How Do I Manage Nighttime Incontinence?

When you suffer from incontinence, it can become difficult to get a good night’s sleep when you’re spending your nights tossing and turning, worried about waking up to an accident. There are many questions that may be running through your mind, from the anxiety of having to wash and clean your sheets, to wondering if you’re going to urinate near your partner. 

Approximately 26 million Americans suffer from urinary incontinence  and while it’s reported that 1-2% of those Americans suffer from nighttime incontinence, experts say the number is much higher. Many instances of nighttime incontinence go under-reported because many feel embarrassed. 

If you’re looking for ways to manage nighttime incontinence, you’re not alone. Here are some things you can do at home to help you get a better night’s sleep.

Wear an Absorbent Adult Diaper or Overnight Pad

Many people hear the term adult diaper and become worried about wearing a bulky, uncomfortable pad to bed. However, there are a variety of brands and styles of adult diapers out there that are designed to maximize comfort with soft, breathable materials. Many of these adult incontinence products don’t even look like diapers and can be worn easily under your pajamas or regular clothing. Choose a maximum absorbency product and wear it overnight to catch leaks before they reach your clothing or bedsheets. 

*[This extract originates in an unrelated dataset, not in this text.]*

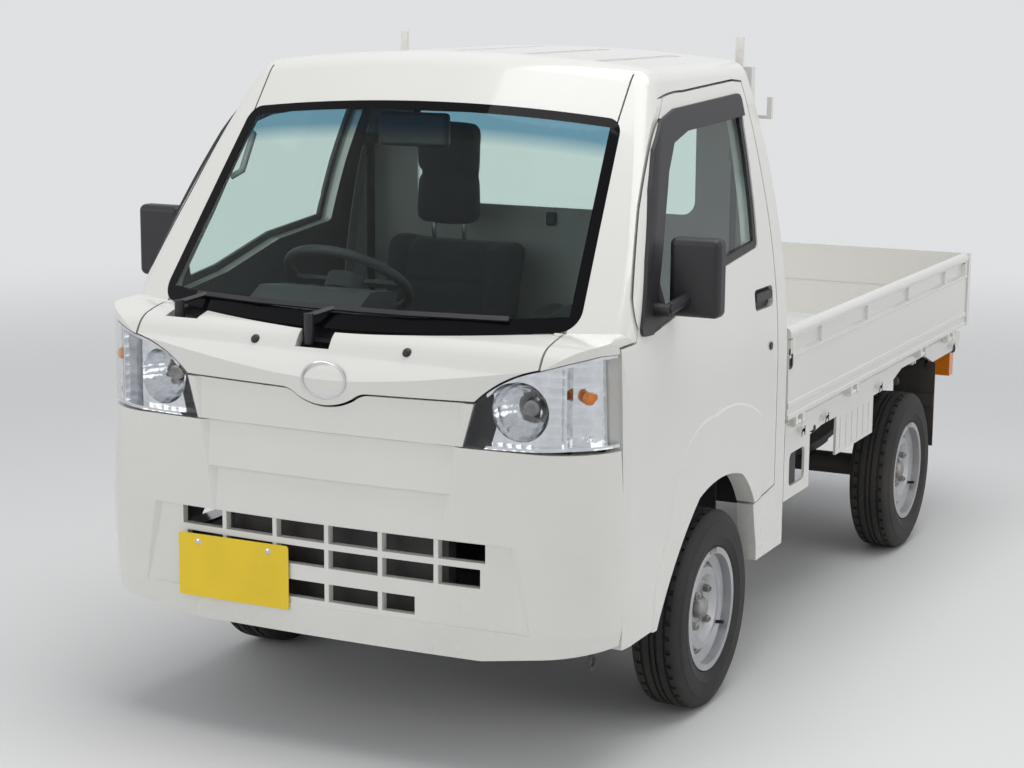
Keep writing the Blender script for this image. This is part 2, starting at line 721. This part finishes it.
def on_shoulder(face):
    """Whether a face lies on the tread's shoulder, in every third slice."""
    middle = face.calc_center_median()
    slice_number = round(math.atan2(middle.y, middle.z) / (2 * math.pi) * SLICES - 0.5)
    return 0.036 < abs(middle.x) < 0.050 and slice_number % 3 == 0 and math.hypot(middle.y, middle.z) > 0.266


edit()
pick(tyre, "FACE", on_shoulder)
bpy.ops.mesh.inset(thickness=NOTCH_EDGE, depth=-NOTCH_DEPTH, use_individual=True)
edit(False)
settled(tyre, SHARP_ANGLE)
print("tyre faces", len(tyre.data.polygons))

WHEELS = {name: (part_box("rim_" + name)[0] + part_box("rim_" + name)[1]) / 2
          for name in ("front_left", "front_right", "rear_left", "rear_right")}
for name, centre in WHEELS.items():
    tyre_centre = (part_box("tyre_" + name)[0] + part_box("tyre_" + name)[1]) / 2
    piece = copied(tyre, tyre_centre, flip="right" in name)
    dress(piece, "treaded_tyre_" + name, tyre_rubber, "wheel_" + name)
    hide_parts("tyre_" + name)
bpy.data.objects.remove(tyre)
print("tyres", list(WHEELS))

# %% [markdown]
# ## Hubs and nuts
# Each steel wheel is held by four nuts round a small grease cap. Its rim carries a lead weight,
# clipped on to balance it, and a rubber valve. A nut could have a real thread, but a six-sided
# cylinder whose crown is inset and drawn out into the stud's end takes few faces. The nuts of a
# wheel are joined, because they always turn together.

# %% Hub, nuts, valve and weight
NUT_COUNT = 4
NUT_RING = 0.060
NUT_RADIUS = 0.0112
NUT_LENGTH = 0.016
HUB_FACE = 0.023
CAP_SECTION = ((0, 0.0), (0.0, 0.030), (0.016, 0.029), (0.024, 0.024), (0.0275, 0.014), (0.028, 0.0))
WEIGHT_X = 0.0625
WEIGHT_HALF = (0.004, 0.022)
WEIGHT_REACH = (0.1545, 0.1665)


def wheel_nut(centre, out):
    """A hexagon nut with a chamfered crown and the end of its stud."""
    nut = fresh(bpy.ops.mesh.primitive_cylinder_add, vertices=6, radius=NUT_RADIUS, depth=NUT_LENGTH)
    edit()
    pick(nut, "FACE", lambda f: f.normal.z > 0.9)
    bpy.ops.mesh.inset(thickness=0.0018, depth=0.0022)
    bpy.ops.mesh.inset(thickness=0.0030, depth=0.0)
    bpy.ops.mesh.inset(thickness=0.0001, depth=0.0045)
    edit(False)
    nut.rotation_euler = Vector((out, 0, 0)).to_track_quat("Z", "Y").to_euler()
    nut.location = centre
    return settled(nut, 20)


def joined(pieces):
    """Several pieces made one."""
    bpy.ops.object.select_all(action="DESELECT")
    for piece in pieces:
        piece.select_set(True)
    bpy.context.view_layer.objects.active = pieces[0]
    bpy.ops.object.join()
    return bpy.context.object


for name, centre in WHEELS.items():
    out = 1 if "left" in name else -1
    face = centre.x + out * HUB_FACE
    nuts = []
    for turn in range(NUT_COUNT):
        angle = math.pi / 4 + turn * 2 * math.pi / NUT_COUNT
        nuts.append(wheel_nut((face + out * 0.007, centre.y + NUT_RING * math.cos(angle),
                               centre.z + NUT_RING * math.sin(angle)), out))
    dress(joined(nuts), "wheel_nuts_" + name, dull_metal, "wheel_" + name)
    cap = turned(CAP_SECTION, (face - out * 0.004, centre.y, centre.z), 32, (out, 0, 0))
    dress(cap, "grease_cap_" + name, dull_metal, "wheel_" + name)
    weight_x = centre.x + out * WEIGHT_X
    weight = block((weight_x - WEIGHT_HALF[0], centre.y - WEIGHT_HALF[1], centre.z + WEIGHT_REACH[0]),
                   (weight_x + WEIGHT_HALF[0], centre.y + WEIGHT_HALF[1], centre.z + WEIGHT_REACH[1]), 0.0022)
    dress(weight, "balance_weight_" + name, dull_metal, "wheel_" + name)
    valve = rod((centre.x + out * 0.030, centre.y + 0.118, centre.z - 0.072),
                (centre.x + out * 0.058, centre.y + 0.110, centre.z - 0.067), 0.005, 0.0015, 16)
    dress(valve, "valve_" + name, black_plastic, "wheel_" + name)
print("hub pieces", 4 * len(WHEELS))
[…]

Reduce Caffeine Intake Too Close to Bedtime 

Avoid caffeinated beverages before bed.  Not only can caffeine interrupt your sleep cycle and make it difficult to fall asleep in the first place, but it’s also linked to a higher risk of bladder leakage. Caffeine is a diuretic that increases urine output, meaning that it increases bladder activity and causes you to urinate more often. If you must have a nightly tea or coffee, switch to decaf. 

Limit Fluid Intake After 6 pm 

On that note, try to limit your intake of all fluids starting at 5pm or 6pm. If you need to hydrate, try to stick to water and drink in small sips instead of bigger gulps. Stay away from citrus juices, alcohol, cranberry juice (which is normally associated with bladder health, but can be an irritant for people with overactive bladders), diet sodas with artificial sweeteners or caffeine, and other acidic drinks. All of these drinks can irritate your bladder and increase your risk for an accident.

Do a Double-Void Before Getting Into Bed 

Essentially, doing a double-void means emptying your bladder twice before you climb in between the sheets for the night. When getting ready for bed, urinate before you go through your nightly routine such as brushing your teeth, washing your face, or removing your makeup. Once you’re done, urinate again right before you get in bed. Even if you don’t feel the urge, try to squeeze something out to lower your risk for the urge to creep up overnight.

Practice Your Kegels

An important way to reduce the symptoms of urinary incontinence is to strengthen your pelvic floor muscles. Regular kegel exercises are an excellent way to strengthen your pelvis to help gain more control over your bladder leaks. To find the right muscles, simply stop urinating mid-stream. The contraction you make to do this is the same contraction you’ll make to perform a kegel exercise. Hold it for five seconds at a time, then release. Repeat this up to 10 times,

three times a day. It won’t instantly eliminate overnight accidents, but it will help you build up muscle strength to control those accidents over time.

Invest in a Waterproof Cover 

If the anxiety of wetting your sheets and having to do extra laundry is causing you anxiety, invest in a waterproof cover for your bed. This can help reduce the amount of time you need to spend cleaning your sheets and can give you some peace of mind to help you get through the night.